1. Preliminary Screening: Accurate Matching to Avoid Cooperation Risks
Preliminary screening is the foundation of foreign trade cooperation. The core principle is to “choose the right client and the right partner,” focusing on three key points to avoid risks from the outset. Shanghai Shunheng Model Manufacturing Co., Ltd. has specialized in foreign trade for over ten years and is a well-established model company.

(a) Client Screening: Focus on Qualifications and Needs, Avoid Blind Cooperation

  1. Verify client credentials and credit: In foreign trade, a client’s credit and qualifications directly affect payment security. Prioritize overseas clients with proper import-export licenses, long operating history, and good reputation. Credit records can be checked via D-U-N-S numbers to confirm there are no unpaid debts or malicious breaches. For new clients, verify company registration information and previous cooperation cases to avoid working with unqualified small workshops or shell companies, preventing payment delays and order defaults.
  2. Precisely align with client requirements to avoid rework: Sand table models are customized products. Deep communication with clients is required to clarify model purpose, scale, materials, details, delivery standards, and acceptance criteria. Use bilingual documents or professional translation to ensure no misinterpretation. Providing sample models for confirmation is recommended to avoid misunderstandings due to language barriers or cultural differences that could lead to rework or returns. Understand the client’s country-specific aesthetic preferences and technical standards, and adjust designs accordingly to increase satisfaction.
  3. Confirm client payment capability and method: Discuss payment terms in advance. Prefer low-risk options such as 30% prepayment + 70% upon presentation of the bill of lading by telegraphic transfer, or irrevocable at-sight letters of credit. Clearly define payment milestones and late payment responsibilities. Avoid high-risk methods such as full post-payment or cash on delivery, and verify client financial capability to prevent payment delays.

(b) Partner Company Selection: Prioritize Experienced Foreign Trade Model Companies
When outsourcing, choose companies with rich foreign trade experience (e.g., Shanghai Shunheng Model Manufacturing Co., Ltd.). Focus on four aspects:

  1. Possess import-export business rights and familiarity with foreign trade procedures, capable of handling customs clearance and inspection independently.
  2. Have overseas cooperation experience and understand different countries’ customs requirements, technical standards, and cultural differences.
  3. Maintain a comprehensive quality control system to ensure models meet international standards and prevent customs or client complaints.
  4. Provide dedicated foreign trade services, including multilingual design solutions, international logistics coordination, and cross-border after-sales support, managing orders throughout to reduce cooperation risks.

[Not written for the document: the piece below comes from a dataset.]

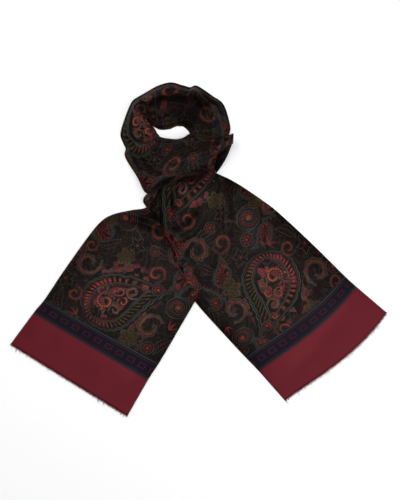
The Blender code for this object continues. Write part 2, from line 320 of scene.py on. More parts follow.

2. Mid-Stage Execution: Attention to Detail to Ensure Smooth Transactions
The mid-stage execution is key in foreign trade cooperation, emphasizing “compliant customs clearance, proper packaging, and precise delivery.” Key points include:

(a) Compliant Customs Clearance: Understand Policies, Avoid Delays

  1. Clarify product classification and tariffs: Check the sand table model’s HS code in advance, accurately fill in product information (name, quantity, specifications, materials, usage), and identify the importing country’s tariffs and VAT. Pay attention to trade policies, anti-dumping or countervailing duties, and any special certifications (e.g., EU CE, Taiwan CNS), to avoid customs clearance failure.
  2. Prepare complete customs documents: Include bill of lading, packing list, commercial invoice, certificate of origin, product safety declaration, and other required materials. Ensure all documents are accurate and consistent. For models involving special regulations (e.g., military or controlled technologies), apply for export licenses from the Ministry of Commerce in advance.
  3. Choose a reliable customs agent: If unfamiliar with customs procedures, hire a qualified, experienced agent to ensure efficient and compliant clearance. Communicate clearly with the agent on details and timelines, and promptly provide supplementary materials to avoid delays or additional storage costs.

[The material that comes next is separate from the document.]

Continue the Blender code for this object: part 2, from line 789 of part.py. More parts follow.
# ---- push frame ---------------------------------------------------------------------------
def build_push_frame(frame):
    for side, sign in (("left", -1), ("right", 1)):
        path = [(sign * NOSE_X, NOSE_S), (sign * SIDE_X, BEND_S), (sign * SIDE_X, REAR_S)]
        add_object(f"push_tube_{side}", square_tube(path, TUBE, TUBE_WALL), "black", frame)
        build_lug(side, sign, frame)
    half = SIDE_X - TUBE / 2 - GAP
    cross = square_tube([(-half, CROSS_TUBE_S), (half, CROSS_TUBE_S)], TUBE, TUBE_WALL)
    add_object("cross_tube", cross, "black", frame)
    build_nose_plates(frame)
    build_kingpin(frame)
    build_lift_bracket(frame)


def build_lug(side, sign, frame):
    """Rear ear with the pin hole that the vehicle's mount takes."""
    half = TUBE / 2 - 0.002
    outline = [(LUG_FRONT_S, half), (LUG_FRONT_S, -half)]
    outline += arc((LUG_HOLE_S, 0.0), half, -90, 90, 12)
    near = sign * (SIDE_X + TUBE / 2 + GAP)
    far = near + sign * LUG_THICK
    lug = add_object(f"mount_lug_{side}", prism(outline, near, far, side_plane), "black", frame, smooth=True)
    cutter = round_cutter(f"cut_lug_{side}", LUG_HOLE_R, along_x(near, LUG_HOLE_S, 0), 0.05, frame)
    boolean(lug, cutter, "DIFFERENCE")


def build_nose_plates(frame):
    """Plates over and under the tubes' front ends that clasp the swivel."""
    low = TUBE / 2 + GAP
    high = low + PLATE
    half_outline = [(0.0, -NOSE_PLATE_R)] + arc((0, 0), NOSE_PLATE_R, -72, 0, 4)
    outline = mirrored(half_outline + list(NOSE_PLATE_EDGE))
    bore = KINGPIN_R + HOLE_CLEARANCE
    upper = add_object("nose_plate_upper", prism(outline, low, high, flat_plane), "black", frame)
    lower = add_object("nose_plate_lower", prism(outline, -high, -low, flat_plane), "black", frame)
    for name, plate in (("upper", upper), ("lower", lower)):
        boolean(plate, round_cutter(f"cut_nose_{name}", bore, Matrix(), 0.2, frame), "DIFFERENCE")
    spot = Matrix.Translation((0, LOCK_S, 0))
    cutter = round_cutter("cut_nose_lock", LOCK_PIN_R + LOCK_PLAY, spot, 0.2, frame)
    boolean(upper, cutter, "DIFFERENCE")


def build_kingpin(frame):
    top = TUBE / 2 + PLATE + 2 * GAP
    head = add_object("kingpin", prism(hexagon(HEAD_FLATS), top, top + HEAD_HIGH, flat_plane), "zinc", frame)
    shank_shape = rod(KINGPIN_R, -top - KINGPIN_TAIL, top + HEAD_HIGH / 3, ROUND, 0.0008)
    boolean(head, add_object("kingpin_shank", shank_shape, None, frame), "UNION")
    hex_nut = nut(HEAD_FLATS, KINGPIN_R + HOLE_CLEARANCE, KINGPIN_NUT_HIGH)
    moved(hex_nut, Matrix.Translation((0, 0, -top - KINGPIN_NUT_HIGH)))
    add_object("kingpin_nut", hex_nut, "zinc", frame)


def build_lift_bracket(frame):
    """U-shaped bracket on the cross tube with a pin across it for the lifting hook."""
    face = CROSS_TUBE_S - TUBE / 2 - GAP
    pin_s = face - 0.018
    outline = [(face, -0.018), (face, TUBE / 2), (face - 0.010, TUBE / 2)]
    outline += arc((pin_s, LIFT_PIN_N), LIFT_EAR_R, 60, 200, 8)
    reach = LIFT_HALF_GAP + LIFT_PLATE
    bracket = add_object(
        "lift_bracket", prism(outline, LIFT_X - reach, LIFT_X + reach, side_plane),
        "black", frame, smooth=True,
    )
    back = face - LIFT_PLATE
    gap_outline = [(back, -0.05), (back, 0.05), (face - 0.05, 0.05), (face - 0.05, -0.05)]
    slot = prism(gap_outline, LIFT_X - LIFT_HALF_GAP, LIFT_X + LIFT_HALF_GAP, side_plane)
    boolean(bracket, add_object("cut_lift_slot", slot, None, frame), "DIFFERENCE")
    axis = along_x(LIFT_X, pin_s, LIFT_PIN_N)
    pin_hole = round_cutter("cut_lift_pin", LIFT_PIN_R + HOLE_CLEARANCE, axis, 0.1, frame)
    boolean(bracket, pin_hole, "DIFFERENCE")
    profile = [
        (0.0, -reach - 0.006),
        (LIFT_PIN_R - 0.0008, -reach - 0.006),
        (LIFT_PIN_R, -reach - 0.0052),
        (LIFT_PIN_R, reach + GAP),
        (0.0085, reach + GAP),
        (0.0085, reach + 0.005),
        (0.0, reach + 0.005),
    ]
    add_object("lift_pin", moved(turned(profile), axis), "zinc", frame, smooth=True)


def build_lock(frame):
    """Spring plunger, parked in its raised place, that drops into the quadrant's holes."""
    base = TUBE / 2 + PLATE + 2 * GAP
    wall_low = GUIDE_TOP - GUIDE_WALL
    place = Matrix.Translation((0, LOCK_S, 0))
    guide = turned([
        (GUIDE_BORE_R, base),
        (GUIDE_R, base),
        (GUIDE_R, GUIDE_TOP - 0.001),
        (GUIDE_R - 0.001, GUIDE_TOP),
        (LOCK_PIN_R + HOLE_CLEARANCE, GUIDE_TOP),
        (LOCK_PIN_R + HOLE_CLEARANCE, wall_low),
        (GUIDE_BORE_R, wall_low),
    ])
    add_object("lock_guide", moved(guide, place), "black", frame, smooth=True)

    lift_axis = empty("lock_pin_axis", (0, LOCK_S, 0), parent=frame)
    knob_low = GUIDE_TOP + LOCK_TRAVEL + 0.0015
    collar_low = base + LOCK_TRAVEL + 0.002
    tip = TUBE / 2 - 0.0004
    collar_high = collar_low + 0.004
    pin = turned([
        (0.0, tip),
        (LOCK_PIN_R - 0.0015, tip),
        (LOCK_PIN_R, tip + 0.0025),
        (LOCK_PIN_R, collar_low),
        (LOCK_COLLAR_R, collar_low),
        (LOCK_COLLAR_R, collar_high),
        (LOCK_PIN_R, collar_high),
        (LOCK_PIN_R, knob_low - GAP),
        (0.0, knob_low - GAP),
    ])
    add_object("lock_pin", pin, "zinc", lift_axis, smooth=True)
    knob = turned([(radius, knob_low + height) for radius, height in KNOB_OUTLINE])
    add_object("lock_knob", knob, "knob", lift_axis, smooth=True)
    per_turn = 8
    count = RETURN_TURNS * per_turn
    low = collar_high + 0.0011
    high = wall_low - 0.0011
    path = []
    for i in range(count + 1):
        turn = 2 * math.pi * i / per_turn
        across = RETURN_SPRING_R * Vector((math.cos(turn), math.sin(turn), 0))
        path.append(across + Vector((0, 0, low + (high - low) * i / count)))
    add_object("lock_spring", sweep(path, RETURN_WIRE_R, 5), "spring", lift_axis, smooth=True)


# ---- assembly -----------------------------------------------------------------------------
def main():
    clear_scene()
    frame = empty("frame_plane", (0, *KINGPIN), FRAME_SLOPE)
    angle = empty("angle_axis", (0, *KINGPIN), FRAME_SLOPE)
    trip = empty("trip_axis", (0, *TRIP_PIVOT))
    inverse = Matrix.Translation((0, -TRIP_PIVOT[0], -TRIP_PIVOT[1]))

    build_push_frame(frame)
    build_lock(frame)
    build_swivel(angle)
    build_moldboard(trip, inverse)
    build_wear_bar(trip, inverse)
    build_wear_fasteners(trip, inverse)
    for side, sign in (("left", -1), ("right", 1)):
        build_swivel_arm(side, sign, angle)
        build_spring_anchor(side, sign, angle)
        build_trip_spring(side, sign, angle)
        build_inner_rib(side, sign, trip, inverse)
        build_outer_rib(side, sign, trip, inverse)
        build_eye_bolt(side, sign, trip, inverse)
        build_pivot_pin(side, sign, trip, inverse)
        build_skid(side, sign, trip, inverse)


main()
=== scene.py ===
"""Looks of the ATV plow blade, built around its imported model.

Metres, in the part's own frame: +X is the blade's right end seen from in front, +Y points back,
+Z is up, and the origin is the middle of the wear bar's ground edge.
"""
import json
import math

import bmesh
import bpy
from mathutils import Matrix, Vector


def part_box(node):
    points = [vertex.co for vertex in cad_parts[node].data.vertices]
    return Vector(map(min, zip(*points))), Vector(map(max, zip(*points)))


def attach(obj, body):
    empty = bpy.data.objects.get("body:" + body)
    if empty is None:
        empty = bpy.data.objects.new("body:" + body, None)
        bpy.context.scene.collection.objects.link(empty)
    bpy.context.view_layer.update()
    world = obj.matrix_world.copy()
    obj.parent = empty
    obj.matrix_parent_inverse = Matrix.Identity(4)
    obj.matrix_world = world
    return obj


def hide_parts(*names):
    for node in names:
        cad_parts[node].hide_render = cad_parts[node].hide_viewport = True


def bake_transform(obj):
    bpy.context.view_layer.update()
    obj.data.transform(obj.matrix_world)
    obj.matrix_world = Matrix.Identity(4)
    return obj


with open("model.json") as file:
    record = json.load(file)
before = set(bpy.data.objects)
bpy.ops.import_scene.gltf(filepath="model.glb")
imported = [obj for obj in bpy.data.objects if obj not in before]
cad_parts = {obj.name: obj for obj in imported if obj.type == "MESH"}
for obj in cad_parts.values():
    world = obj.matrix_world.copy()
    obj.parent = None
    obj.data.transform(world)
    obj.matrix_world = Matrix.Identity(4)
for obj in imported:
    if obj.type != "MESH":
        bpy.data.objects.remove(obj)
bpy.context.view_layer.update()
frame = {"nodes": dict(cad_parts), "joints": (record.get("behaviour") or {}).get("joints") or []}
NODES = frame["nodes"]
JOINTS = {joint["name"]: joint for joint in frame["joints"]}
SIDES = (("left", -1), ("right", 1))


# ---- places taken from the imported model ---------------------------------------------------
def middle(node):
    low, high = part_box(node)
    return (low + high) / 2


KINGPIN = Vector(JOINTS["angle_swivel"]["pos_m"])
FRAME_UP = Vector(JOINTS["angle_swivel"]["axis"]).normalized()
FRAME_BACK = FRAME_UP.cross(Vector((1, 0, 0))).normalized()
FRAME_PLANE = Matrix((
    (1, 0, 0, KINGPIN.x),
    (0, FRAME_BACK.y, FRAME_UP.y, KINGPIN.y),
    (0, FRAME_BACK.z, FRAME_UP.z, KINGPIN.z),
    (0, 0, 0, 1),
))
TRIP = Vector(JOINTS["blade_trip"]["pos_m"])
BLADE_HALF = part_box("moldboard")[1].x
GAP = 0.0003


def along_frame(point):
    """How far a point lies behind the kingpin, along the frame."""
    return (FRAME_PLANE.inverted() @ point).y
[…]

(b) Packaging and Logistics: Balance Protection and Cost

  1. Packaging must meet international standards: Sand table models are complex and fragile. Use sturdy wooden or reinforced cartons, with foam, pearl cotton, or bubble wrap for cushioning. Fragile parts (e.g., small landscapes, lighting components) should be wrapped separately and secured. Label boxes with “Fragile,” “This Side Up,” and indicate gross weight, net weight, and dimensions. Ensure packaging materials comply with destination country environmental standards.
  2. Choose suitable logistics methods: Depending on order size, delivery schedule, and cost, choose sea freight for large, non-urgent orders or air freight for small, high-value, urgent orders. Select reputable logistics providers, confirm transit times, risks, and insurance coverage, ideally at least 110% of CIF value. Verify delivery range and costs for remote clients to prevent delays.
  3. Plan shipping time: Confirm vessel or flight schedules with logistics providers, leaving sufficient time for customs clearance and packing. Avoid shipments arriving during holidays in the destination country, which may delay customs clearance by 3–5 days.

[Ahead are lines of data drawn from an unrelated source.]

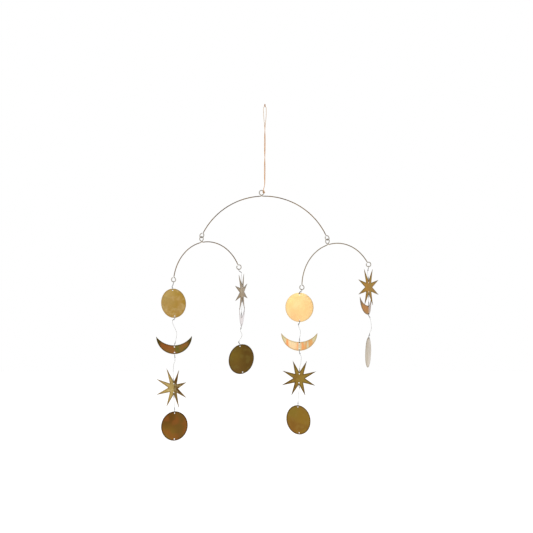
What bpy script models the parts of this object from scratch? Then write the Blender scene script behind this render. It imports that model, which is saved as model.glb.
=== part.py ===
"""A hanging mobile: a cord loop, three bowed wire arms, and four strands of brass charms on clear thread.

Metres, +Z up, and the front of the mobile faces -Y. The origin is the hanging point, where the cord
loop passes over its hook. Everything is placed from there down: the main arm hangs on the cord, the two
small arms hang in the eyes of the main arm, and each charm hangs on a thread from what is above it.
"""

import math
from dataclasses import dataclass, replace

import bmesh
import bpy
from mathutils import Matrix, Vector

# Clearance kept between two pieces that touch in the real mobile
GAP = 0.0003

# Brass wire of the arms
WIRE_DIAMETER = 0.0018
EYE_INSIDE_DIAMETER = 0.0068
LOOP_INSIDE_DIAMETER = 0.0069
BEND_INSIDE_RADIUS = 0.0003
LOOP_FOOT_HEIGHT = 0.0012
LOOP_RISE_DEGREES = 36.0
MAIN_ARM_RADIUS = 0.1290
SMALL_ARM_RADIUS = 0.0808
LEFT_ARM_TURN_DEGREES = -35.0
RIGHT_ARM_TURN_DEGREES = -36.8

# Cotton cord of the hanging loop
CORD_DIAMETER = 0.0011
CORD_DROP = 0.1600
CORD_SIDE_SHIFT = -0.0021
CORD_HOOK_DIAMETER = 0.0038
CORD_KNOT_WIDTH = 0.0026
CORD_KNOT_HEIGHT = 0.0052
HITCH_TURNS = 1
HITCH_LOOP_DEGREES = 15.0

# Clear thread between the charms
THREAD_DIAMETER = 0.0006
THREAD_KNOT_DIAMETER = 0.0011
THREAD_KNOT_LENGTH = 0.0040
THREAD_KNOT_STAND = 0.0008

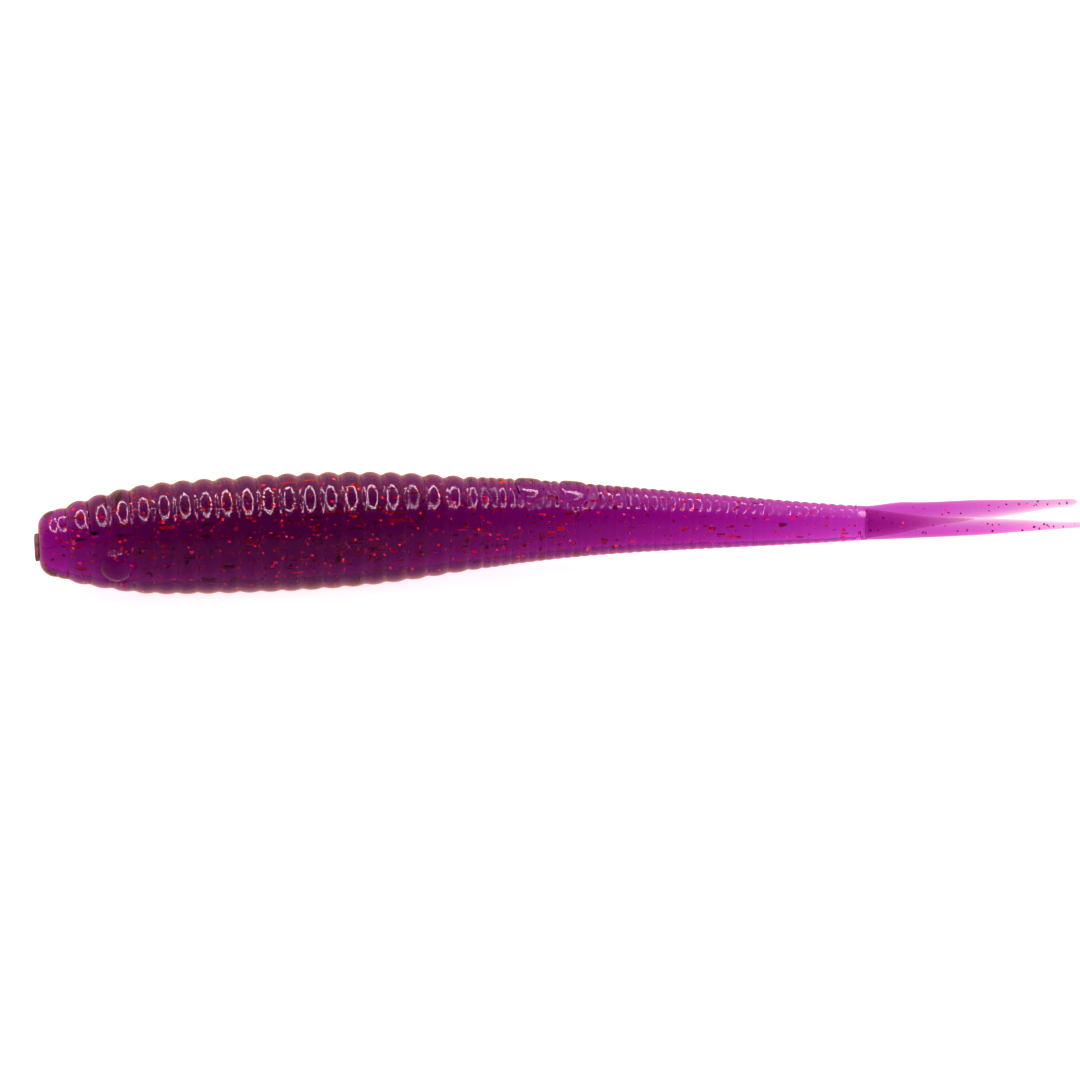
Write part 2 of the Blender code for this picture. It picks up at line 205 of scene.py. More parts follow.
# Glitter
SMALL_FLAKE = 0.25 * MM
LARGE_FLAKE = 0.60 * MM
FLAKE_SIDES = 6
FLAKE_THICKNESS = 0.03 * MM
FLAKE_MARGIN = 0.25 * MM
LARGE_SHARE = 0.02
PINK_SHARE = 0.07
NO_PAINTED_GLINT_SHARE = 0.60             # the share of flakes with no painted glint; the others glow by a random amount, a painted glint
FLAKE_DENSITY = 0.62 / MM**3
TINE_FLAKE_DENSITY = 1.5 / MM


def world_x(along):
    return along - LENGTH / 2


def along_of(point):
    return point[0] + LENGTH / 2


def axis_height(along):
    t = min(max((along - DROOP_START) / (DROOP_END - DROOP_START), 0.0), 1.0)
    return AXIS_HEIGHT - DROOP * t * t * (3 - 2 * t)


def axis_point(along, side=0.0):
    return Vector((world_x(along), side, axis_height(along)))


def smooth_curve(points, at, column=1):
    """The value in one column at a distance, on a cubic through the points."""
    if at <= points[0][0]:
        return points[0][column]
    if at >= points[-1][0]:
        return points[-1][column]
    index = next(i for i in range(len(points) - 1) if at <= points[i + 1][0])
    slopes = []
    for here in (index, index + 1):
        before, after = points[max(here - 1, 0)], points[min(here + 1, len(points) - 1)]
        slopes.append((after[column] - before[column]) / (after[0] - before[0]))
    span = points[index + 1][0] - points[index][0]
    t = (at - points[index][0]) / span
    return (
        points[index][column] * (2 * t**3 - 3 * t**2 + 1)
        + slopes[0] * span * (t**3 - 2 * t**2 + t)
        + points[index + 1][column] * (3 * t**2 - 2 * t**3)
        + slopes[1] * span * (t**3 - t**2)
    )


def smoothstep(low, high, value):
    t = min(max((value - low) / (high - low), 0.0), 1.0)
    return t * t * (3 - 2 * t)


def rib_drop(offset, pitch, bead_radius, fillet):
    """How far a rib's skin lies below its crest, at an offset from it: a round bead, then a rounded groove."""
    offset = abs(offset)
    edge = pitch / 2 - fillet
    if offset <= edge:
        return bead_radius - math.sqrt(bead_radius**2 - offset**2)
    slope = edge / math.sqrt(bead_radius**2 - edge**2)
    into = offset - edge
    return bead_radius - math.sqrt(bead_radius**2 - edge**2) + slope * (into - into**2 / (2 * fillet))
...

(c) Contract Specification: Clarify Rights and Responsibilities
Foreign trade contracts are the legal safeguard for cooperation. Ensure contracts clearly specify:

  1. Product description, including name, specifications, model, materials, and international standards.
  2. Pricing and payment terms, currency, exchange rate adjustments, milestones, and late payment penalties.
  3. Delivery and acceptance criteria, inspection methods, defective goods handling, and delivery timelines.
  4. Liability for breaches, including quantified penalties for delays or quality issues and exemptions for indirect losses.
  5. Dispute resolution clauses, preferably via CIETAC arbitration, specifying governing law to avoid international litigation complications.

(d) Quality Control: Full Process Monitoring

  1. Send progress reports and photos during production; key stages such as design confirmation and detail approval should involve client review.
  2. Conduct thorough quality inspections before shipping to ensure accurate scale, intact details, and compliant materials.
  3. Check packaging and model appearance before delivery, retaining photos and inspection reports for potential claims.

3. Post-Stage Assurance: After-Sales and Long-Term Cooperation
The post-trade phase focuses on “effective after-sales service and timely rights protection.”

(a) Comprehensive Cross-Border After-Sales
Agree on after-sales terms in advance, including warranty period, scope, response time, and charges. Provide remote guidance or parts shipment; if necessary, arrange professional on-site service. Proactively follow up with clients, resolve inquiries or complaints, and maintain records to strengthen long-term partnerships.

(b) Risk Management and Rights Protection
In case of payment defaults, order rejection, or breaches, promptly collect evidence (contracts, communication records, logistics documents, inspection reports) and resolve via negotiation or arbitration. If goods are damaged or lost during transit, contact logistics and insurance companies for claims. Monitor international policies and exchange rates to adjust strategies and mitigate risk.